31/10/2013

Whooo


This wonderful sculpture is part of a series in marble by thinky artist, Ryan Gander. Based largely on the sheet-covered dens his young daughter created indoors, this one's perfect for Halloween.

• Ryan Gander, Tell My Mother Not To Worry (ii), Marble, 2012

25/10/2013

Super-Ply Guys

Bear clock, fox clock, lion clock

This week we received another batch of plywood circles and set to work printing new whiskered critters to accompany our Cat Clock; a Lion, a Bear and a Fox. (Given that the boy identifies animals largely by the sounds they make, I never really know what to do for foxes; that ill-pitched, desperate cry that suddenly cleaves the night? I don't think so.)

pizza boxes pimped with coloured corners
I could also take the opportunity to say that all UK clocks switch to daylight saving time this weekend, but it's funny when befuddled people do things slightly out of sync, so just forget I mentioned it.

19/10/2013

While impending global apocalyptic catastrophe is the major drawback of climate change, a lesser effect is the way we came to greet unseasonably warm days with suspicion rather than joy. This week we ignored the the quarterly tax return and hit the beach at Hove for an hour-or-so. If days are limited, we figure we should make the most of them and choose a route home that takes in the patisserie too.

18/10/2013

Not-So-Dumb

De la War Pavillion, Bexhill-on-Sea

Turner prize winning artist, Mark Leckey, made my son cry. Not directly, of course, but with his rave-like anthropological room in The Universal Addressability of Dumb Things. Curated by Leckey, the exhibition outlines an idiosyncratic history of ideas through art, artefact and objects. The show's been on a while already and finishes its stint at Bexhill-on-Sea's De La War Pavilion this weekend. It's oddly apt to encounter universal and expansive themes on the quiet edge of a distinctly local-feeling town.

Ultra Violet Installation View 
The gallery assistants explain that children often love the darkened, disorientating space with its occasionally dissonant bursts of sound (elsewhere the exhibition emits ominous clicks, aggressively edited video loops and baritone hums), but I think he's right to feel disquiet; not every space can be made inclusive, interactive, a fun-filled, family-friendly dribble-fest. Sometimes our manufactured world is a fiercely adult realm, toxic and malignant, where the monsters have teeth.
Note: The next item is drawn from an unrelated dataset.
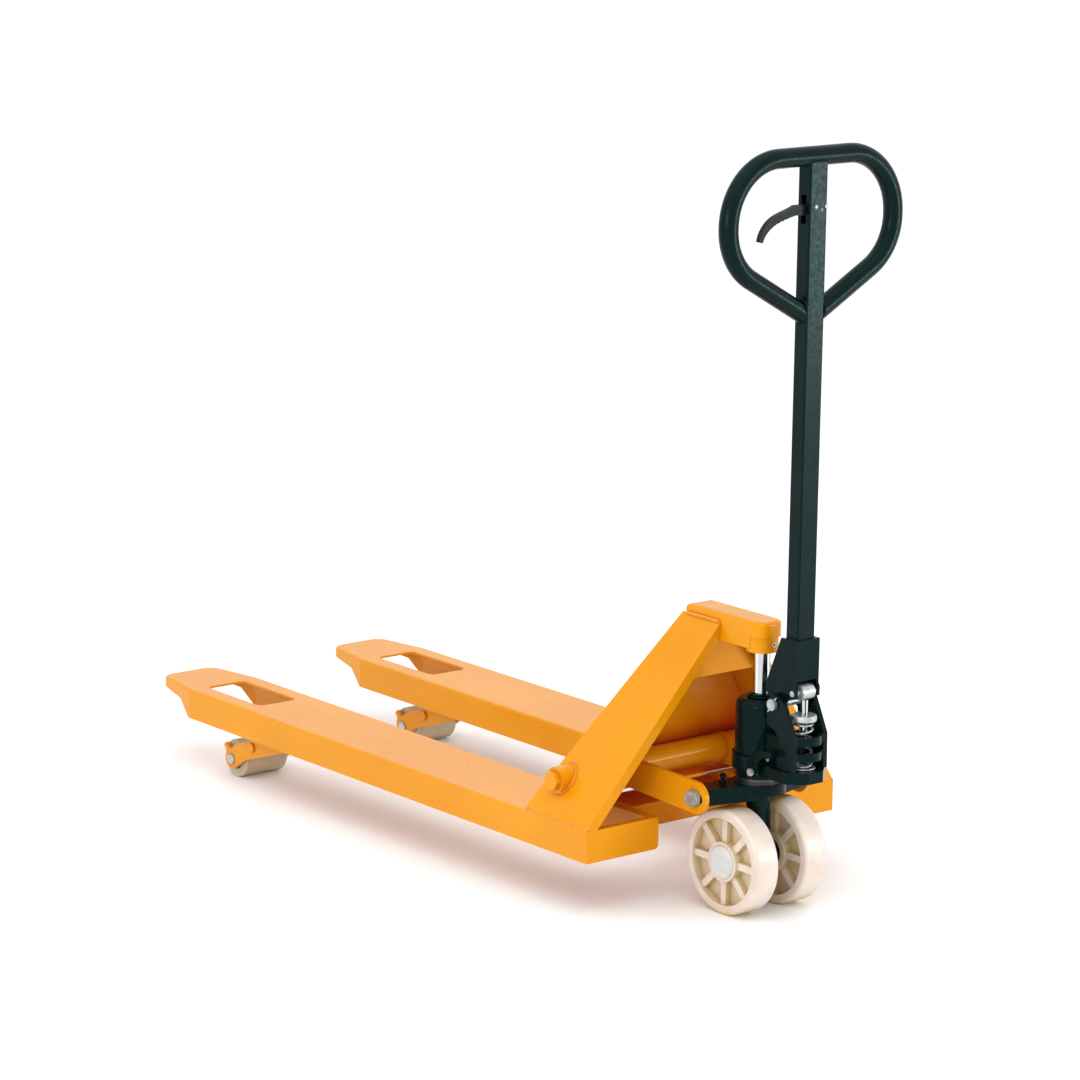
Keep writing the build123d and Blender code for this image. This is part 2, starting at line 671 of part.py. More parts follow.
RIM_R = 74.0
HUB_R = 34.0
RIB_WIDTH = 12.0
RIB_DROP = 5.0
RECESS = 17.0
for side, tag in SIDES:
    inner_face = side * WHEEL_IN
    outer_face = side * (WHEEL_IN + WHEEL_WIDTH)
    with BuildPart() as wheel:
        with BuildSketch(Plane.YZ.offset(inner_face)):
            with Locations((STEER_Y, WHEEL_R)):
                Circle(WHEEL_R)
        extrude(amount=side * WHEEL_WIDTH)
        fillet(wheel.edges().filter_by(GeomType.CIRCLE), 6)
        for face, into in ((outer_face, -side), (inner_face, side)):
            with BuildSketch(Plane.YZ.offset(face)):
                with Locations((STEER_Y, WHEEL_R)):
                    Circle(RIM_R)
                    Circle(HUB_R, mode=Mode.SUBTRACT)
            extrude(amount=into * RIB_DROP, mode=Mode.SUBTRACT)
            with BuildSketch(Plane.YZ.offset(face)):
                with Locations((STEER_Y, WHEEL_R)):
                    Circle(RIM_R)
                    Circle(HUB_R, mode=Mode.SUBTRACT)
                with Locations((STEER_Y, WHEEL_R)):
                    with PolarLocations((RIM_R + HUB_R) / 2, 8):
                        Rectangle(RIM_R - HUB_R + 8, RIB_WIDTH, mode=Mode.SUBTRACT)
            extrude(amount=into * RECESS, mode=Mode.SUBTRACT)
        with BuildSketch(Plane.YZ.offset(inner_face)):
            with Locations((STEER_Y, WHEEL_R)):
                Circle(24)
        extrude(amount=side * (WHEEL_WIDTH - 8), mode=Mode.SUBTRACT)
        with BuildSketch(Plane.YZ.offset(outer_face)):
            with Locations((STEER_Y, WHEEL_R)):
                Circle(28)
        extrude(amount=-side * 9, mode=Mode.SUBTRACT)
    save(wheel.part, f"{tag}_steer_wheel")

    with BuildPart() as bearing:
        for start in (2.0, 24.0):
            with BuildSketch(Plane.YZ.offset(inner_face + side * start)):
                with Locations((STEER_Y, WHEEL_R)):
                    Circle(24 - SEAT)
                    Circle(AXLE_R + RUN, mode=Mode.SUBTRACT)
            extrude(amount=side * 14)
    save(bearing.part, f"{tag}_wheel_bearings")

    with BuildPart() as cap:
        with BuildSketch(Plane.YZ.offset(outer_face - side * 4)):
            with Locations((STEER_Y, WHEEL_R)):
                Circle(28 - SEAT)
        extrude(amount=side * 7)
        crown = cap.faces().sort_by(Axis.X)[-1 if side > 0 else 0]
        fillet(crown.edges(), 2.5)
    save(cap.part, f"{tag}_wheel_cap")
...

• Image credits here and here.

11/10/2013

Detour

Emily Dickson, Leonard Baskin, Edward Gorey, Doubleday
I didn't know too much about Gerbrand Bakker's The Detour before I trained my ready eyes on it. Somewhere Between Margaret Atwood's Surfacing and All Quiet on the Orient Express, this short novel's an inspired choice for the season; simple, sharp and cold as a dry-stone wall.

While the overall design is not entirely awful, both cover and body text are weirdly pixelated, indistinct as though corporeal presence is no longer publishing's utmost priority.

With a cover illustration by the great Leonard Baskin and type by Edward Gorey, here's my paperback copy of Emily Dickinson's poems and letters instead. Dickinson's life and work colour every page of The Detour; mostly grey with sickly blotches of mustard, sepia and lichen-green.

04/10/2013

Dishy Cloths



I do try to foster a vague air of humility on this here blog, but sometimes you just have to pause in public and throw an awkward air-punch. I like our new collection of tea towels so much I'd probably even buy them — from a shop! Let's hope it's not just us.